Antes de Trivers, Charles
Darwin (1809-1883) também já propunha em seu livro, “A descendência do homem, e
seleção em relação ao sexo”, que à medida que a capacidade de raciocínio e
previsão se aperfeiçoa os homens não tardam a aprender por experiência que se
ajudarem seus iguais, normalmente receberão ajuda em retribuição.
Portanto, esse é um argumento
antigo. É interessante pensar que a cobrança da colega de igreja da senhora esteja
fundamentada numa ilusão de que as pessoas devem fazer ações incondicionais.
Isso é uma mera ideia, porque na prática não é bem assim que acontece. Agimos
benevolentemente sem que tenhamos consciência de que no fundo queremos algo em
troca, queremos proteção. É muito fácil dizer que nossas ações são puras, para parecermos
bons, principalmente quando não estamos precisando dos outros. Porém, ao fazermos
algo bom para o próximo, esperamos sim, uma retribuição, nem que seja um
simples agradecimento.
Por isso, não raro, escutamos
as pessoas reclamando:
· Fiz tudo por ele e, quando precisei, ele nem me
procurou para perguntar se eu queria alguma coisa;
·
Depois de tanto trabalho, ela não me disse nada;
·
Fui ao enterro do pai dele e agora ele nem
apareceu no enterro da minha mãe;
·
Fiz tudo o que podia para ajudar aquela família
e eles nem me agradeceram;
·
Eu fiz porque quis fazer, mas ela poderia ter
pelo menos um gesto de gentileza;
Quando alguém reclama é porque
quer algo em troca. Vivemos pela permuta social. Isso é natural. O que não é
natural é a incondicionalidade do gesto. Porque juntos construímos uma
sociedade. As formigas fazem o mesmo, e são bastante organizadas.

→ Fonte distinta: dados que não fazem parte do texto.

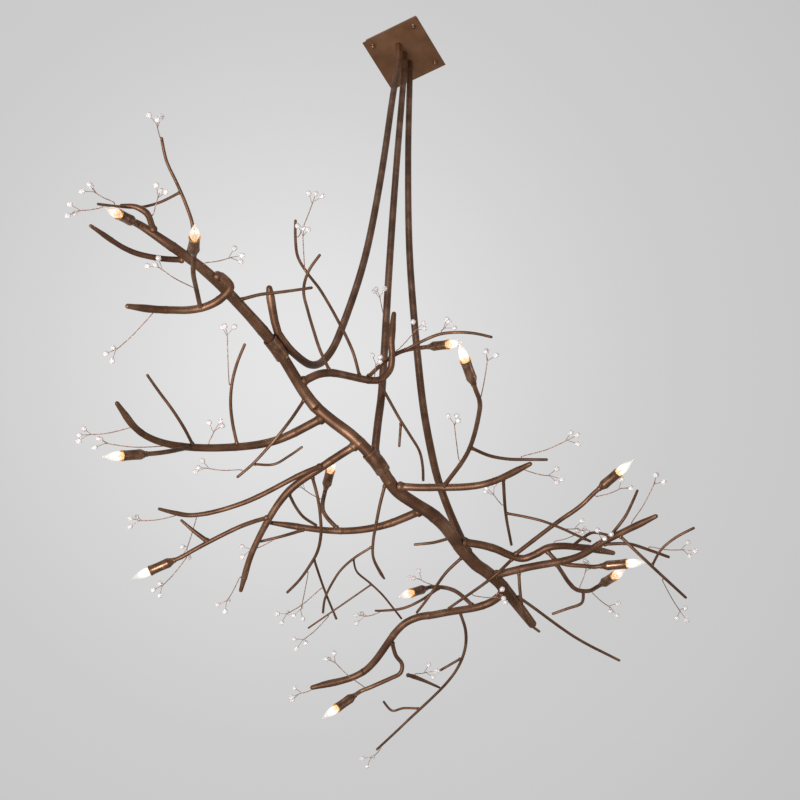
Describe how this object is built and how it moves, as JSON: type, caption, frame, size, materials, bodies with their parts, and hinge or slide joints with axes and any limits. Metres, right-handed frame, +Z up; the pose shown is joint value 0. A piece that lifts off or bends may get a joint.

Eu tive um vizinho que certa
vez ficou furioso por ter dado comida a um mendigo e ele a recusou porque não
gostava de feijão. Nunca mais esqueci as palavras dele: “Ele não tem nada e
ainda quer escolher. Devia dar graças a Deus por conseguir alguém para lhe
oferecer comida.”.
Hoje entendo a chateação dele.
O que ele queria era agradecimento, ser correspondido, e, talvez, ser visto
pelos outros como o bom samaritano. Como ele acreditava que um mendigo não
podia ter escolhas, ficou revoltado. Se perguntassem a ele se o seu ato fora
solidário, ele certamente responderia afirmativamente.
Evidentemente que o nosso ego
se regozija com agradecimentos. Mas, o que queremos mesmo é contar com a ajuda
dos outros caso precisemos. O importante é ter em mente que as expectativas com
relação às ações alheias, sempre será um risco a frustrações.